Later that night, Amelia sneaks out of the school and runs off with the milkman. When Miss Minchin notices Sara's locket is missing (her friends including Becky had stolen it from Minchin's office the day before), she goes to Sara's room and confronts her in a rage. After she discovers all the finery left from Ram Dass, Miss Minchin accuses Sara of stealing everything and summons the police. With Becky's help, Sara narrowly avoids arrest by perilously climbing over to the Randolph house. Having failed to catch Sara, Miss Minchin and the police arrest Becky for interfering with them. While hiding from the police searching the house for her, she comes across the soldier and realizes it is her father. Captain Crewe, though sympathetic to the girl, does not recognize her at all. As she tries to make him remember, Miss Minchin and the police arrive. Though the headmistress clearly recognizes Crewe, she falsely claims that Sara has no father, and choosing revenge over the truth, commands the police officers to seize her. As the police are about to take Sara away along with Becky, Crewe suddenly regains his memory, with help from the Ram Dass, and rescues his daughter. Miss Minchin angrily walks away in defeat.
Some time later, Captain Crewe has cleared things up with Miss Minchin's superiors and the bank. The boarding school is given to Mr. Randolph, and his efforts make it a much happier place for the girls. The Crewe family's wealth is restored to them and they adopt Becky. Captain Crewe tells Mr. Randolph his son died in a gas attack, giving the man closure. As retribution for her cruelty to Sara and Becky, Miss Minchin seemingly loses her current title and high position and is reduced to a chimney sweeper, now working for the chimney sweeper boy she previously mistreated (who appears to be enjoying his revenge on Minchin). The film closes with Sara and Becky waving farewell to their former classmates as their carriage departs from the school and the family begins their return to India.Liesel Matthews as Sara Crewe, the daughter of Captain Crewe.
Eleanor Bron as Miss Maria Minchin, a cruel and selfish woman who runs a boarding school where Sara is enrolled. She is Amelia's older sister.
Liam Cunningham as Captain Crewe, Sara's devoted widower father.

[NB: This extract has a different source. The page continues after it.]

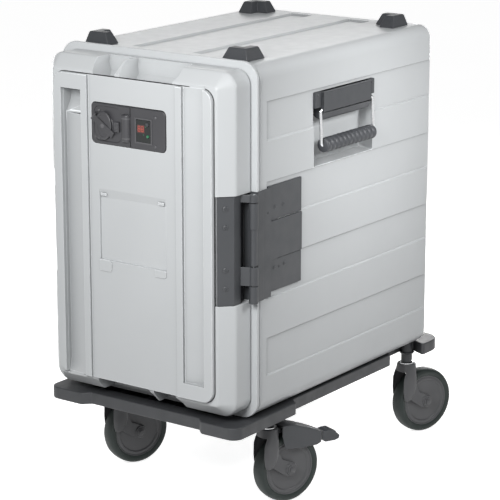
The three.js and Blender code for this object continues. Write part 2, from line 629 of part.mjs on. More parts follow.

Liam Cunningham also portrays Prince Rama, a character from Sara's story.
Vanessa Lee Chester as Becky, Miss Minchin's servant who lives in the attic of the school.
Rusty Schwimmer as Amelia, Miss Minchin's long suffering sister.

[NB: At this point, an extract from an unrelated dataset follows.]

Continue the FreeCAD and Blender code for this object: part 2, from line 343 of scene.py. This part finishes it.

Arthur Malet as Charles Randolph, a kind old man that lives next door to the school. He is loosely based on Mr. Carrisford.
Errol Sitahal as Ram Dass, Randolph's servant who later befriends Sara.
Alison Moir as Princess Sita, a character from Sara's story.
Lomax Study as Monsieur Dufarge, a French teacher at Miss Minchin's school.
Vincent Schiavelli as Mr. Barrow
Taylor Fry as Lavinia, a vindictive bully who is bitterly jealous of Sara's wealth and popularity.
Heather DeLoach as Ermengarde, a shy, insecure girl often bullied by Lavinia and Miss Minchin.
Peggy Miley as Mabel, a cook that works for Miss Minchin.
Darcie Bradford as Jesse
Rachael Bella as Betsy
Alexandra Rea-Baum as Gertrude
Camilla Belle as Jane
Lauren Blumenfeld as Rosemary
Kelsey Mulrooney as Lottie, a volatile girl at Sara's school prone to tantrums and fits.
Kaitlin Cullum as Ruth
Jonás Cuarón as Chimney Sweeper (uncredited)
All of the tracks were composed by Patrick Doyle. Three of the tracks feature soloists. The "String Quintet in C major Perger 108, MH 187" by Michael Haydn is also used in the film. The film also features the New London Children's Choir.
A Little Princess received critical acclaim from critics upon its release. The film holds a 97% 'Fresh' rating on Rotten Tomatoes based on 32 reviews with an average rating of 8.2/10, the critics consensus, "Alfonso Cuarón adapts Frances Hodgson Burnett's novel with a keen sense of magic realism, vividly recreating the world of childhood as seen through the characters."
Janet Maslin called the film "a bright, beautiful and enchantingly childlike vision", one that "draw[s] its audience into the wittily heightened reality of a fairy tale" and "takes enough liberties to re-invent rather than embalm Miss Burnett's assiduously beloved story." She concludes:
"From the huge head of an Indian deity, used as a place where stories are told and children play, to the agile way a tear drips from Sara's eye to a letter read by her father in the rain, A Little Princess has been conceived, staged and edited with special grace. Less an actors' film than a series of elaborate tableaux, it has a visual eloquence that extends well beyond the limits of its story. To see Sara whirling ecstatically in her attic room on a snowy night, exulting in the feelings summoned by an evocative sight in a nearby window, is to know just how stirringly lovely a children's film can be."
Rita Kempley of The Washington Post called the film Cuarón's "dazzling North American debut" and wrote it "exquisitely re-creates the ephemeral world of childhood, an enchanted kingdom where everything, even make-believe, seems possible....Unlike most distaff mythology, the film does not concern the heroine's sexual awakening; it's more like the typical hero's journey described by scholar Joseph Campbell. Sara, the adored and pampered child of a wealthy British widower, must pass a series of tests, thereby discovering her inner strengths."
A Little Princess was first released to home video in August 1995.